Some researchers suggest the region nearly dried up before the flood, leaving a cavernous basin dipping more than a mile below current sea level. All that stood between the empty basin and the mighty Atlantic may have been a narrow spit of land where the Gibraltar Strait is today (though the exact width of this former land bridge is still uncertain).

Some 5.3 million years ago, a massive flood breached the divide and reconnected the ocean and the sea. But just as the extent of the Mediterranean’s drying is debated, so too is the size of the flood. With scant evidence available, García-Castellanos and his team wondered just how fast an empty Mediterranean basin could refill. The breach likely started as a trickle over the natural dam connecting modern-day Europe to Africa, according to their models from a 2009 study. But erosion quickly took over. “The process becomes unstoppable very soon,” García-Castellanos says.

As the water mounted, it scoured out a deepening path that allowed still more water to pass. At its peak, the flow may have gushed at 100 million cubic meters per second, filling the sea in two years or less. Such an event would have excavated at least 400 million olympic swimming pools worth of sediment, cutting a channel through the Strait of Gibraltar and carving a canyon that extends into the seafloor.

“This is like water coming out of a firehose,” says Columbia University’s William Ryan, a marine geologist at Columbia University who was part of early work identifying the Mediterranean salt deposits.

The cataclysmic event transformed the entire region, moving not just water but also cutting away chunks of rock, sand, and anything else in the way. “When you have that kind of energy, you don’t move sediment as little grains bouncing along the bottom. Everything is thrown up into a chaotic, highly turbulent state,” says Victor Baker, a geologist with the University of Arizona and an expert in very big floods.

Piecing together a prehistoric mystery

Geologists of the 1800s didn’t think floods of this scale were even possible. They required evidence from modern processes to prove an ancient event could have occurred. “The problem is, big, giant floods are rare,” Baker says. Similar to the catastrophic Chicxulub asteroid impact that forever changed life on Earth, megafloods don’t happen every year—or even every million years.
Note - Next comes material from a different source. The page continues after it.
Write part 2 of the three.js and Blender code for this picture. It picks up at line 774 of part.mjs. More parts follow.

Scientists first began digging into the history of the Mediterranean as early as the 1950s, when they found salt deposits on the shores hinting at a particularly briny ancient sea. In the 1970s, researchers on board the Glomar Challenger drilled cores from the seafloor, allowing them to finally lay eyes on the salty remains of this tumultuous time in the sea’s history.
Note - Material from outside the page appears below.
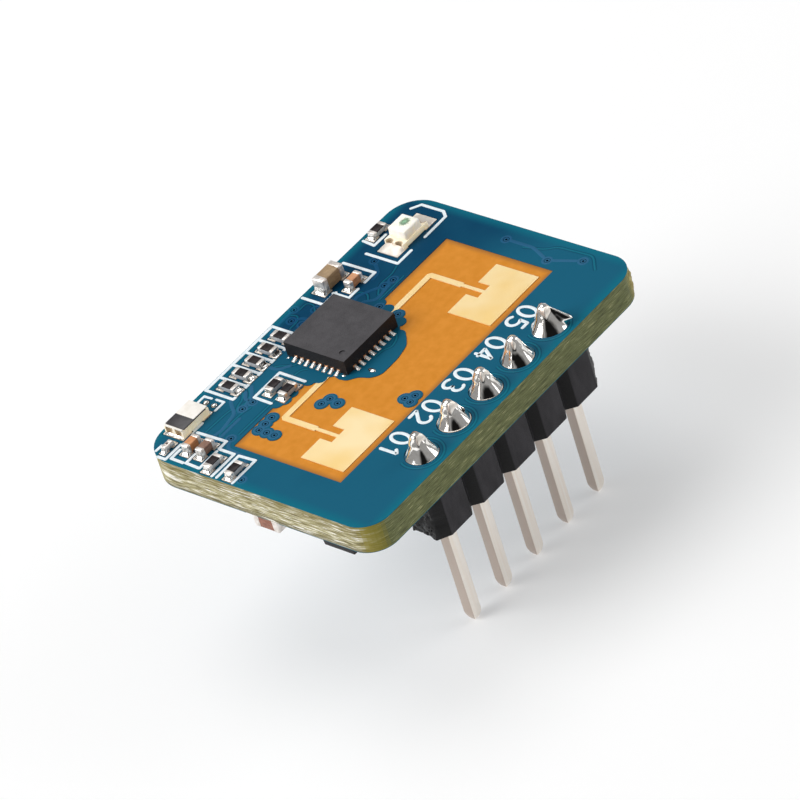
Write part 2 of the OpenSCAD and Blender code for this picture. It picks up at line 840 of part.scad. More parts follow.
module dome_profile(foot, draft) {
    polygon([[-foot, 0], [foot, 0], [foot - draft, led_dome_height], [draft - foot, led_dome_height]]);
}

module led_terminals() {
    color("#d5d2cc") at_led() {
        castle_lining(led_base_height);
        for (side = [0, 180])
            rotate(side) translate([lamp_length / 2, 0, 0])
                wedge(lamp_pad_out, lamp_width, led_base_height * 0.6);
    }
}

module at_sensor() {
    translate([sensor_place[0], sensor_place[1], pad_top]) children();
}

// The dark window fills a step across the sensor's white top
sensor_window_shift = -0.48;
module sensor_window_block() {
    translate([sensor_window_shift, 0, sensor_height - sensor_window_height])
        linear_extrude(sensor_window_height) square([sensor_window_length, lamp_width], center = true);
}

module light_sensor_base() {
    color("#f2e9d6") at_sensor() difference() {
        linear_extrude(sensor_height) castellated_outline();
        sensor_window_block();
    }
}

module light_sensor_window() {
    color("#4a484b") at_sensor() sensor_window_block();
}

module light_sensor_terminals() {
    color("#d5d2cc") at_sensor() {
        castle_lining(sensor_height * 0.7);
        for (side = [0, 180])
            rotate(side) translate([lamp_length / 2, 0, 0])
                wedge(sensor_pad_out, lamp_width, sensor_height * 0.35);
    }
}

laminate();
top_mask();
bottom_mask();
silkscreen();
antenna(-1);  // left_antenna
antenna(1);  // right_antenna
surface_pads();
header_pads();
via_barrels();
header_housing();
pin(1);  // pin_1
pin(2);  // pin_2
pin(3);  // pin_3
pin(4);  // pin_4
pin(5);  // pin_5
solder_joint(1);  // solder_joint_1
solder_joint(2);  // solder_joint_2
solder_joint(3);  // solder_joint_3
solder_joint(4);  // solder_joint_4
solder_joint(5);  // solder_joint_5
radar_chip();
chip_leads();
chip_solder();
led_base();
led_dome();
led_die();
led_terminals();
light_sensor_base();
light_sensor_window();
light_sensor_terminals();
resistor(1);  // resistor_1
resistor(2);  // resistor_2
resistor(3);  // resistor_3
resistor(4);  // resistor_4
resistor(5);  // resistor_5
resistor(6);  // resistor_6
resistor(7);  // resistor_7
resistor(8);  // resistor_8
resistor(9);  // resistor_9
resistor(10);  // resistor_10
capacitor(1);  // capacitor_1
capacitor(2);  // capacitor_2
capacitor(3);  // capacitor_3
capacitor(4);  // capacitor_4
bead();
bottom_capacitor();
regulator();
end_terminals();
solder_fillets();
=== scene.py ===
import math

import bmesh
import bpy
import numpy as np
from mathutils import Matrix, Vector


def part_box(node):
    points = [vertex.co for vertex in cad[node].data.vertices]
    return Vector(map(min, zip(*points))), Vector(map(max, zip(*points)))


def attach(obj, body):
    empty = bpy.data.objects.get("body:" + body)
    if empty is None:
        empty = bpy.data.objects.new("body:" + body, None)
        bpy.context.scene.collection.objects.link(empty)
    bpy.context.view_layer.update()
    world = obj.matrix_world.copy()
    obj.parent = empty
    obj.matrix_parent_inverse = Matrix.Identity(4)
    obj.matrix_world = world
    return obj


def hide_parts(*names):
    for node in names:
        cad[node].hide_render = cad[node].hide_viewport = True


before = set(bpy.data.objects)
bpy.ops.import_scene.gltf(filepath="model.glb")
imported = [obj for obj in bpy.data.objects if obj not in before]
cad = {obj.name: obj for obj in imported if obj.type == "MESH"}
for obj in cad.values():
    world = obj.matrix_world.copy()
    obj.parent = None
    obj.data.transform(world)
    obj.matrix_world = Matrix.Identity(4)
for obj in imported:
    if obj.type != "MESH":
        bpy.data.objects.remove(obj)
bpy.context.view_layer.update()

# The photographer's table: a long lens looks down on the board from the side of the pins, rolled a
# little about its own line of sight. The floor is plain and pale, and the lamps are large and soft.
# Every size in this script is in millimetres, and MM turns it into metres.
MM = 0.001
sight_point = Vector((-2.34, 3.63, 4.18))
sight_distance = 282.3
sight_azimuth = math.radians(39.67)
sight_elevation = math.radians(37.55)
sight_roll = math.radians(-18.02)
lens_length = 261.67
floor_drop = 0.02
floor_side = 6000.0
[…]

Features that resembled the cracked surface of a mudflat when left to bake in the sun were found embedded in the upper layers of salt—a hint that waters may not have always been sloshing above, Ryan says. But exactly how much of the Mediterranean’s water disappeared, and for how long, remains hotly debated.

Over the years, many researchers have dipped their toes into the puzzling waters, and as more evidence accrues, the more perplexing the situation becomes. Throughout the basin, fossils of critters can be found that point to a Mediterranean nearly full of water just before it reconnected to the Atlantic, says Wout Krijgsman, a geologist at Utrecht University in the Netherlands. Perhaps before the flood swept in, the region was not a desert but a shrunken sea.

One of the major questions that García-Castellanos and others have worked to answer is, where did all the sediment go? An estimated 240 cubic miles of sediment would have been strewn across the Mediterranean basin, collecting in pockets where the water flow was low. But the sediments, laid long before people first set foot in the region, are now buried beneath the seafloor.

To spot the ancient clues, researchers use a method akin to a geologic ultrasound, sending seismic vibrations from a boat to the bottom of the Mediterranean and measuring the echoes. A pocket of rocks and sand, possibly deposited by the flood, was discovered just to the east of the boundary that divides the western and eastern basins. And by looking through old seismic data, García-Castellanos and his colleagues think they’ve found another sediment deposit in the form of a rocky tail extending behind a submarine volcano. While the pockets of sediment are intriguing finds, they have not been sampled, so scientists don’t know exactly when they formed, Flecker says.

Yet answers may soon be on the horizon. Flecker and others hope to drill multiple sites throughout the Mediterranean in search of more clues to these key moments in the region’s geologic past.

“Future drilling could have a big impact on telling us on what really happened, how it happened,” Ryan says.